ECLI:NL:CRVB:2021:2699
Centrale Raad van Beroep
- Hoger beroep
- Rechtspraak.nl
Hoger beroep inzake WIA-beoordeling en geschiktheid voor arbeid
In deze zaak gaat het om een hoger beroep van appellant tegen de uitspraak van de rechtbank Limburg, waarin werd geoordeeld dat het Uitvoeringsinstituut werknemersverzekeringen (Uwv) appellant terecht met ingang van 7 maart 2019 in staat heeft geacht tot het verrichten van zijn arbeid. Appellant, die eerder als hovenier werkzaam was, had zich op 17 juni 2016 ziek gemeld en ontving na afloop van de wachttijd geen recht op een WIA-uitkering, omdat hij minder dan 35% arbeidsongeschikt werd geacht. Na een nieuwe ziekmelding in januari 2019, werd appellant per 7 maart 2019 geschikt geacht voor de functie van medewerker intern transport. Appellant was het niet eens met deze beoordeling en stelde dat er extra beperkingen waren die niet waren meegenomen in de functionele mogelijkhedenlijst (FML). De rechtbank had in haar uitspraak de gronden van appellant afdoende besproken en het beroep ongegrond verklaard.

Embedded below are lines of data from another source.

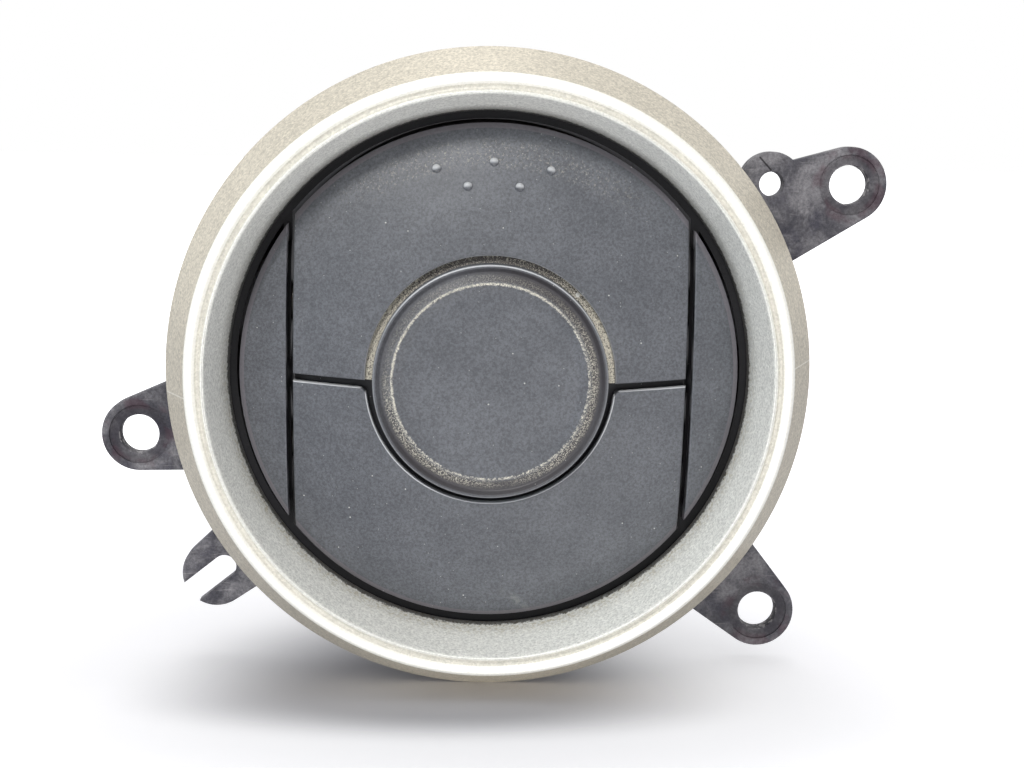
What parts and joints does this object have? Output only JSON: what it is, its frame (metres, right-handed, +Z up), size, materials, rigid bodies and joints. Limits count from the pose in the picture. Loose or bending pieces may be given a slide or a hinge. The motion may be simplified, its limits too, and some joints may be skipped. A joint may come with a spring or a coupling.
{
  "type": "dashboard air vent",
  "caption": "Round dashboard air vent with a metallic bezel, a turning barrel and linked tilting blades that close to a domed face with a round boss.",
  "frame": {"origin": "on the vent's axis, in the plane of the duct collar's shoulder, where the spigot begins", "axes": "+Y along the axis into the dashboard, +Z up when fitted, the domed face looks along -Y"},
  "size_m": [0.1299, 0.0616, 0.1024],
  "materials": {
    "bezel_paint": "metallic champagne silver paint with a fine sparkle",
    "face_satin": "fine grained satin charcoal plastic, a little dusty",
    "black_plastic": "black moulded plastic with a light grain",
    "acetal": "natural white low-friction plastic",
    "foam": "soft dark grey foam",
    "felt": "dark felt",
    "zinc_steel": "zinc plated steel"
  },
  "bodies": {
    "fixed_housing": {"bezel_ring": "bezel_paint", "housing": "black_plastic", "duct_collar": "black_plastic", "duct_seal": "foam", "collar_screws": "zinc_steel", "friction_ring": "felt"},
    "turning_barrel": {"barrel": "black_plastic", "left_cheek": "face_satin", "right_cheek": "face_satin", "upper_left_bush": "acetal", "upper_right_bush": "acetal", "lower_left_bush": "acetal", "lower_right_bush": "acetal"},
    "upper_flap": {"upper_blade": "face_satin", "upper_crank": "acetal"},
    "lower_flap": {"lower_blade": "face_satin", "lower_crank": "acetal"},
    "linkage": {"link_rod": "acetal"}
  },
  "joints": [
    {"name": "barrel_turn", "type": "hinge", "parent": "fixed_housing", "child": "turning_barrel", "pos_m": [0, 0, 0], "axis": [0, 1, 0], "continuous": true},
    {"name": "upper_tilt", "type": "hinge", "parent": "turning_barrel", "child": "upper_flap", "pos_m": [0, -0.034, 0.011], "axis": [-1, 0, 0], "range_deg": [0, 80]},
    {"name": "lower_tilt", "type": "hinge", "parent": "turning_barrel", "child": "lower_flap", "pos_m": [0, -0.034, -0.011], "axis": [-1, 0, 0], "range_deg": [0, 80]},
    {"name": "link_swing", "type": "hinge", "parent": "upper_flap", "child": "linkage", "pos_m": [0, -0.0294, 0.01486], "axis": [-1, 0, 0], "range_deg": [-80, 0]}
  ],
  "couplings": [
    {"joint": "lower_tilt", "follows": "upper_tilt", "ratio": 1},
    {"joint": "link_swing", "follows": "upper_tilt", "ratio": -1}
  ]
}
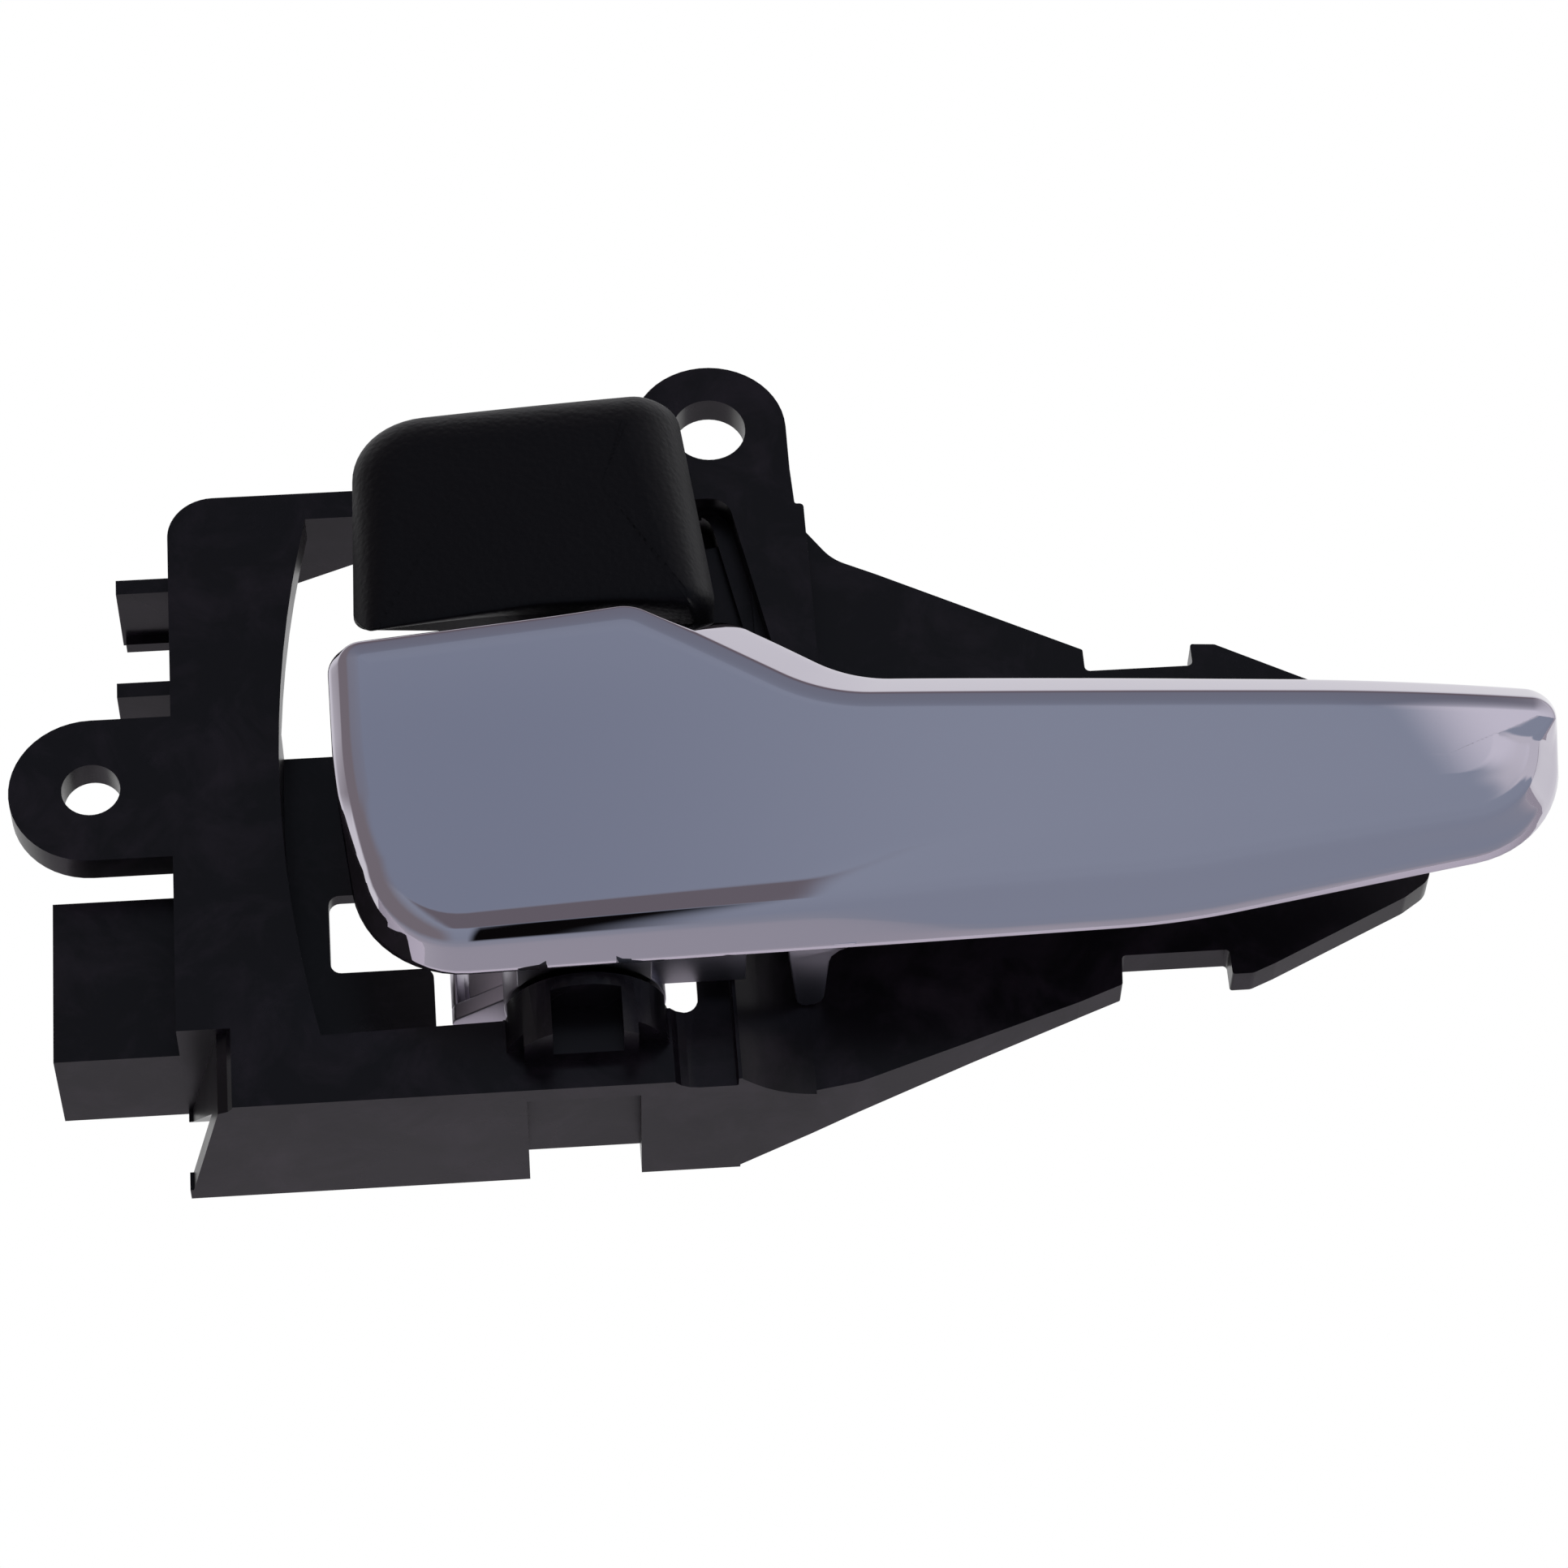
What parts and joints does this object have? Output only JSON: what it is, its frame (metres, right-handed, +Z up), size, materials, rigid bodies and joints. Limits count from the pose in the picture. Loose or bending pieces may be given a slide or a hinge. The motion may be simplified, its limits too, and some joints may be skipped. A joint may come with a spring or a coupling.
{
  "type": "car interior door handle",
  "caption": "Inside door release handle for a left front door: plated pull lever and grained lock knob on one upright pin in a black moulded housing with two screw ears and cable holders",
  "frame": {"origin": "centre of the left screw hole on the front face of its ear", "axes": "+X along the lever towards its free end, +Y back into the door, +Z up along the pivot pin"},
  "size_m": [0.1705, 0.0381, 0.0941],
  "materials": {
    "housing_plastic": "black glass-filled nylon, faint moulded sheen",
    "lever_plating": "satin chrome plating",
    "bush_acetal": "dark acetal, as moulded",
    "knob_plastic": "black polypropylene with a fine leather grain",
    "carrier_plastic": "black acetal, as moulded",
    "pin_steel": "drawn steel",
    "spring_steel": "spring steel wire and strip"
  },
  "bodies": {
    "case": {"housing": "housing_plastic", "pivot_pin": "pin_steel", "return_spring": "spring_steel", "detent_spring": "spring_steel"},
    "lever": {"lever": "lever_plating", "lower_bush": "bush_acetal", "upper_bush": "bush_acetal"},
    "knob": {"lock_knob": "knob_plastic", "lock_carrier": "carrier_plastic"}
  },
  "joints": [
    {"name": "lever_pull", "type": "hinge", "parent": "case", "child": "lever", "pos_m": [0.053, 0.002, 0], "axis": [0, 0, -1], "range_deg": [0, 35], "stiffness_Nm_per_rad": 0.17, "springref_deg": -28.65, "deforming": ["return_spring"]},
    {"name": "lock_turn", "type": "hinge", "parent": "case", "child": "knob", "pos_m": [0.053, 0.002, 0], "axis": [0, 0, -1], "range_deg": [0, 18], "deforming": ["detent_spring"]}
  ]
}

In hoger beroep herhaalde appellant zijn eerdere argumenten, maar de Centrale Raad van Beroep oordeelde dat de rechtbank op goede gronden had geoordeeld. De Raad onderschreef de overwegingen van de rechtbank en concludeerde dat de arts bezwaar en beroep voldoende had onderbouwd dat appellant op de datum in geding geschikt was voor de geselecteerde functies. De Raad oordeelde dat er geen nieuwe gegevens of argumenten waren die de eerdere medische beoordeling in twijfel trokken. De uitspraak van de rechtbank werd bevestigd, en het verzoek om schadevergoeding werd afgewezen.